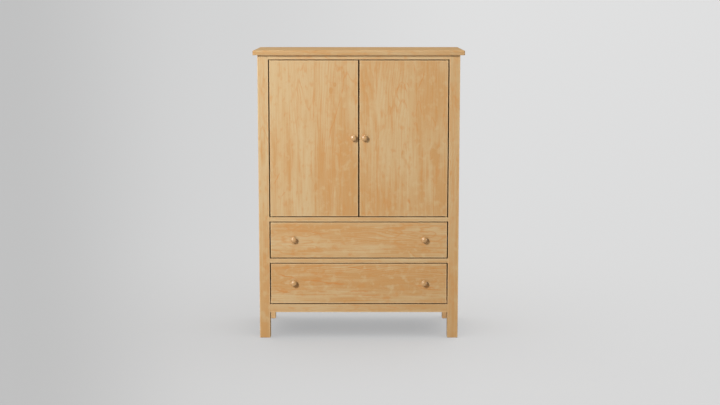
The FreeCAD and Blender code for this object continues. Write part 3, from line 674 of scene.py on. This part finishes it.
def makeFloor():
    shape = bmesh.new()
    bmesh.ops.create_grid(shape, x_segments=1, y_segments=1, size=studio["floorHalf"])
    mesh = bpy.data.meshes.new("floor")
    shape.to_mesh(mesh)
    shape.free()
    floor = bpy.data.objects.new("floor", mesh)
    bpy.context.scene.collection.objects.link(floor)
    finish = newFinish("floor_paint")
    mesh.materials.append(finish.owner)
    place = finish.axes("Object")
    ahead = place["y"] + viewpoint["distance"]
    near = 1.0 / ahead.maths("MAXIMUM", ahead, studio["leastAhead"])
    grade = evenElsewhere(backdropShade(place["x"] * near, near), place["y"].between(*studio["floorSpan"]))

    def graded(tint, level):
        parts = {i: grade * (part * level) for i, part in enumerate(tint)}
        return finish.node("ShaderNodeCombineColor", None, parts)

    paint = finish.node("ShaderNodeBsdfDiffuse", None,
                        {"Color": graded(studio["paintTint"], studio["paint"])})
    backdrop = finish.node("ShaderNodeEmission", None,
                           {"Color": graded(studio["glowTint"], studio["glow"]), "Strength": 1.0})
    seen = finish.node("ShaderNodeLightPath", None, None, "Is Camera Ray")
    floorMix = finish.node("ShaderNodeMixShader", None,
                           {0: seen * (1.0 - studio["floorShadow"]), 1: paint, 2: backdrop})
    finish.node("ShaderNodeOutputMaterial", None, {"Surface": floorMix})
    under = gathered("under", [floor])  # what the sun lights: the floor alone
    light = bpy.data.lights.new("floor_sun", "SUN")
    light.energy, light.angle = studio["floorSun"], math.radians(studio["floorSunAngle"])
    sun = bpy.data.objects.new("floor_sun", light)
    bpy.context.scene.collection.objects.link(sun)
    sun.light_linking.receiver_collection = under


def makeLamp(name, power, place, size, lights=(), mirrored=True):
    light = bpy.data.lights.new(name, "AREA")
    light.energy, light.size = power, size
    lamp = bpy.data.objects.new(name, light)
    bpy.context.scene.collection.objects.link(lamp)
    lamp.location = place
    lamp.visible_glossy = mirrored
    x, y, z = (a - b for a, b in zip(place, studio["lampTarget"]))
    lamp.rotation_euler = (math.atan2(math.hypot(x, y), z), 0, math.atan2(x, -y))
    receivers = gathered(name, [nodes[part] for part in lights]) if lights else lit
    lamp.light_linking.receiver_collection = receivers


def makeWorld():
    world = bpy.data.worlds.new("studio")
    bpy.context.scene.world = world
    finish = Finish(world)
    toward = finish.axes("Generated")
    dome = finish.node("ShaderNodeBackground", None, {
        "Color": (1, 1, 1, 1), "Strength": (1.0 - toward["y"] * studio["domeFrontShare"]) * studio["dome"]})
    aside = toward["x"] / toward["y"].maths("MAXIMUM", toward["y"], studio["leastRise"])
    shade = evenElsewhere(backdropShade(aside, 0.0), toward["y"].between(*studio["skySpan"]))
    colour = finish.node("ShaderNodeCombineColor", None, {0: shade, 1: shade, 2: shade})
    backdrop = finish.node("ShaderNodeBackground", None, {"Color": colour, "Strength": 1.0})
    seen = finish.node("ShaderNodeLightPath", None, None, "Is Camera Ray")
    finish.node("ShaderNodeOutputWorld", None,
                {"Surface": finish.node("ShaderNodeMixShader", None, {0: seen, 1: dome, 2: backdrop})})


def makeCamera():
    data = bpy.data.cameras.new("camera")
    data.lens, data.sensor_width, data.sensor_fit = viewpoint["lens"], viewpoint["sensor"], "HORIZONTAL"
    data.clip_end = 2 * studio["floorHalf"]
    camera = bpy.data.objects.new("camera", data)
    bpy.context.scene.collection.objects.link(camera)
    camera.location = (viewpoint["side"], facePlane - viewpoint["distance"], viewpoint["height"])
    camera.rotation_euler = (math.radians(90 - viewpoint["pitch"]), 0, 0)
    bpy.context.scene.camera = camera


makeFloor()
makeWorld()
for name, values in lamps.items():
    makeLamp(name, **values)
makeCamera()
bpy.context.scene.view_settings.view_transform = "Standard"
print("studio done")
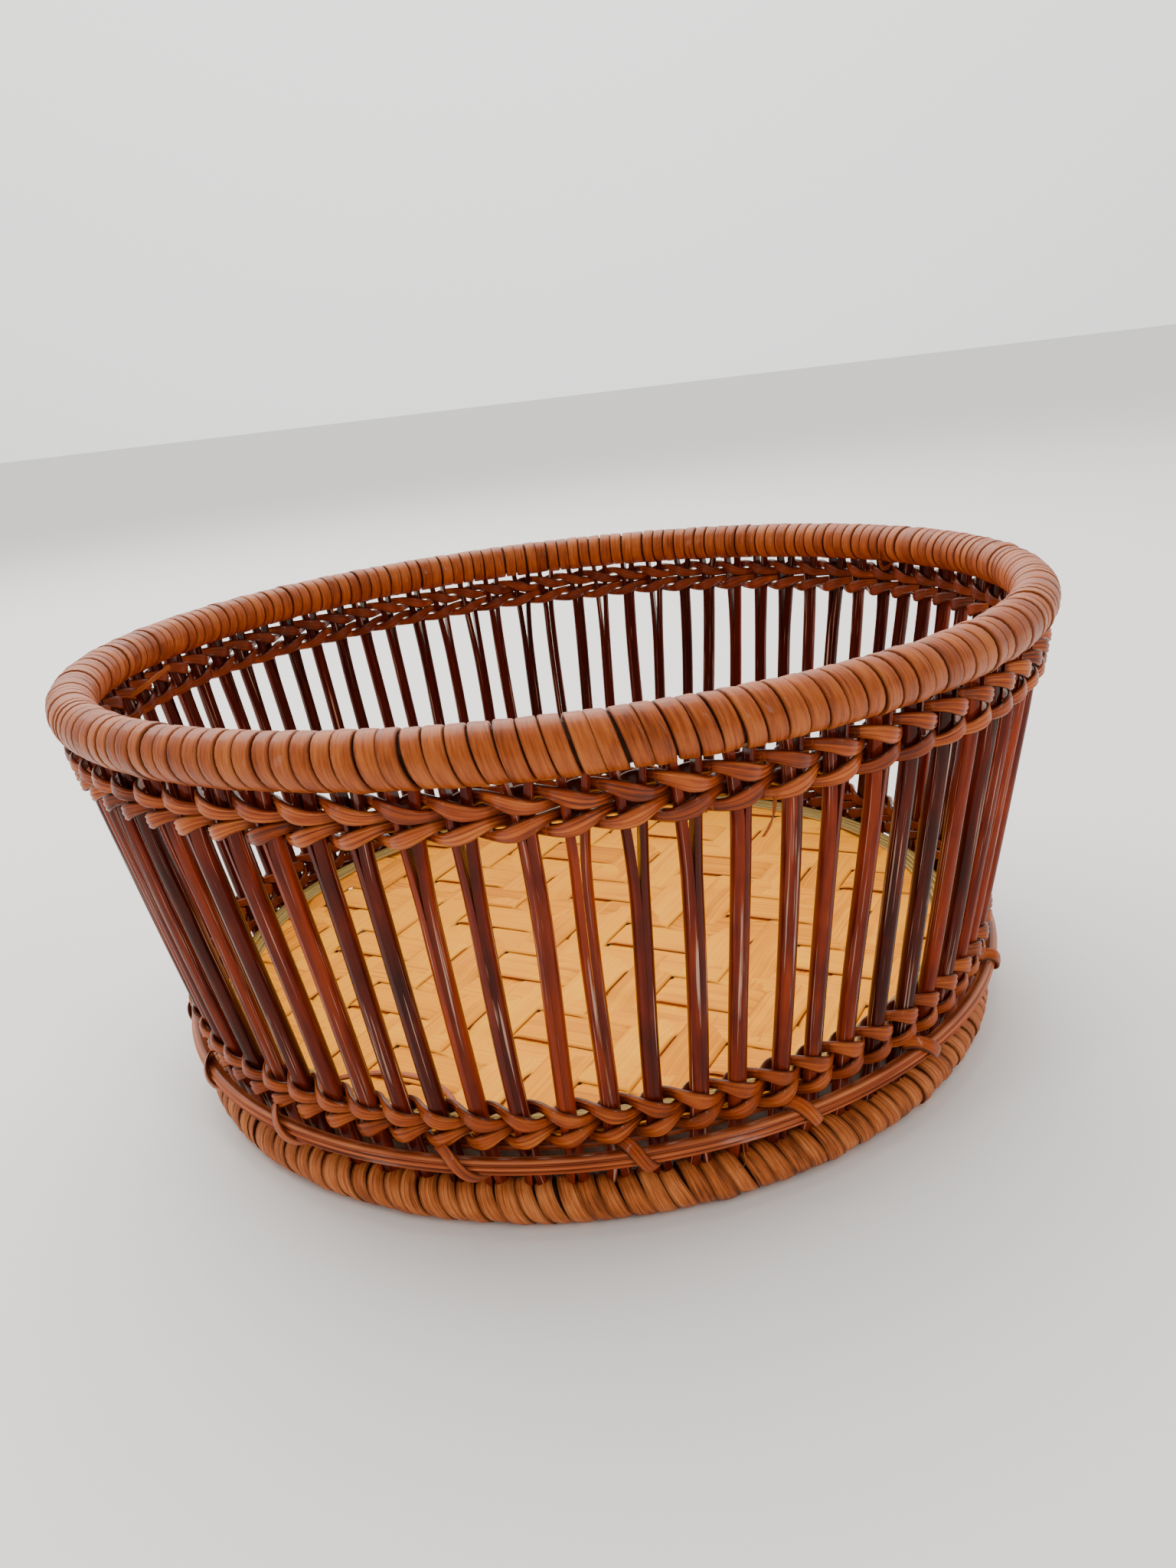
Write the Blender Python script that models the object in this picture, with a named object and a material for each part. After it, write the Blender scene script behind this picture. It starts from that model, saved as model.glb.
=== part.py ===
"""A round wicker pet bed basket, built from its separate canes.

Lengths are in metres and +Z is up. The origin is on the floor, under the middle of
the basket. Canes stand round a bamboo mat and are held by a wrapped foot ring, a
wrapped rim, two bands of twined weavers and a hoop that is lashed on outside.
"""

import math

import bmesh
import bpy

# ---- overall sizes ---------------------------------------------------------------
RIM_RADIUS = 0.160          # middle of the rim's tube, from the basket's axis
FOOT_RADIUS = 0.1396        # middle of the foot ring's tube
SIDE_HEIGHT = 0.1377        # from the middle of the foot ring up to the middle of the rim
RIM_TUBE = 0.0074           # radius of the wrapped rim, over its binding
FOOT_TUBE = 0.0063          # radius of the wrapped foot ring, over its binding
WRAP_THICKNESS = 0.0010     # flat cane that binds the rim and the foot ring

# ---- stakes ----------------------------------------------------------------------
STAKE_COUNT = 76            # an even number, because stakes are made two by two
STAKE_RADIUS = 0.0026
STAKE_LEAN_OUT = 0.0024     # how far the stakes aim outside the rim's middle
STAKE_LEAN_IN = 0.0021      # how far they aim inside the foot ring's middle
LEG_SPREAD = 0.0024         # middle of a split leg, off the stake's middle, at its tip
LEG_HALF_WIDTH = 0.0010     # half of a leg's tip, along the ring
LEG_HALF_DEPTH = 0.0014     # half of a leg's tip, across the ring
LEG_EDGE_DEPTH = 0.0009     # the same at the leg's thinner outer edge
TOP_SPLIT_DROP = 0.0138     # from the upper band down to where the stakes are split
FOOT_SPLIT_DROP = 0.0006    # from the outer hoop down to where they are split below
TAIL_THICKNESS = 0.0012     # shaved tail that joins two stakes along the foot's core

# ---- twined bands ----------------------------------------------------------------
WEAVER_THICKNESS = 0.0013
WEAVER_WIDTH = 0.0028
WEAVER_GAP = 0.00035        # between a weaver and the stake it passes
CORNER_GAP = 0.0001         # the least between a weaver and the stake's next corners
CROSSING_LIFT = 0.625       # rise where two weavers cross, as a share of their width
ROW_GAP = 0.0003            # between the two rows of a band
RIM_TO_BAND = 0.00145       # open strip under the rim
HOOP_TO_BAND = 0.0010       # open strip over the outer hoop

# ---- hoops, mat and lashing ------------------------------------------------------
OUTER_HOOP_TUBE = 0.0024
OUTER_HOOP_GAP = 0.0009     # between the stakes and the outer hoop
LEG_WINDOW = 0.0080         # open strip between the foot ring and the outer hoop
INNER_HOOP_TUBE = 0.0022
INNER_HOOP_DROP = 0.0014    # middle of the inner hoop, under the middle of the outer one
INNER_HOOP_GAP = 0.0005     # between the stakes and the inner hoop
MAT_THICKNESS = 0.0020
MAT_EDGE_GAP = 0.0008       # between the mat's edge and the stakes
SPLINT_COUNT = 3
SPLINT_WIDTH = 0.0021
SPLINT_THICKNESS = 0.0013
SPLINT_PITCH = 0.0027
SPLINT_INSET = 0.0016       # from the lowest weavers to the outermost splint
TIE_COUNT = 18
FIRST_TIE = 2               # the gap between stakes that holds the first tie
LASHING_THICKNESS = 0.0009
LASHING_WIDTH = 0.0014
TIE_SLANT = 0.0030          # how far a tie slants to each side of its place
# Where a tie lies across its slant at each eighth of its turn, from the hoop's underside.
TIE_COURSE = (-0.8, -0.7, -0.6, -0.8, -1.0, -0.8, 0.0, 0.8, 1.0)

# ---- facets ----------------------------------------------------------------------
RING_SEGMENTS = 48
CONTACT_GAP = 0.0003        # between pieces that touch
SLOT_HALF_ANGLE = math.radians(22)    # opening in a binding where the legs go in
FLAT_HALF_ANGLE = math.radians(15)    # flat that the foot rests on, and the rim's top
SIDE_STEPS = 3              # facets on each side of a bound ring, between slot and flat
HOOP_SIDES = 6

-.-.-

Copy out every line from the data above that has "each" in it.

**THE COMPLETED TASK:**
Write the Blender Python script that models the object in this picture, with a named object and a material for each part. After it, write the Blender scene script behind this picture. It starts from that model, saved as model.glb.
TIE_SLANT = 0.0030          # how far a tie slants to each side of its place
# Where a tie lies across its slant at each eighth of its turn, from the hoop's underside.
SIDE_STEPS = 3              # facets on each side of a bound ring, between slot and flat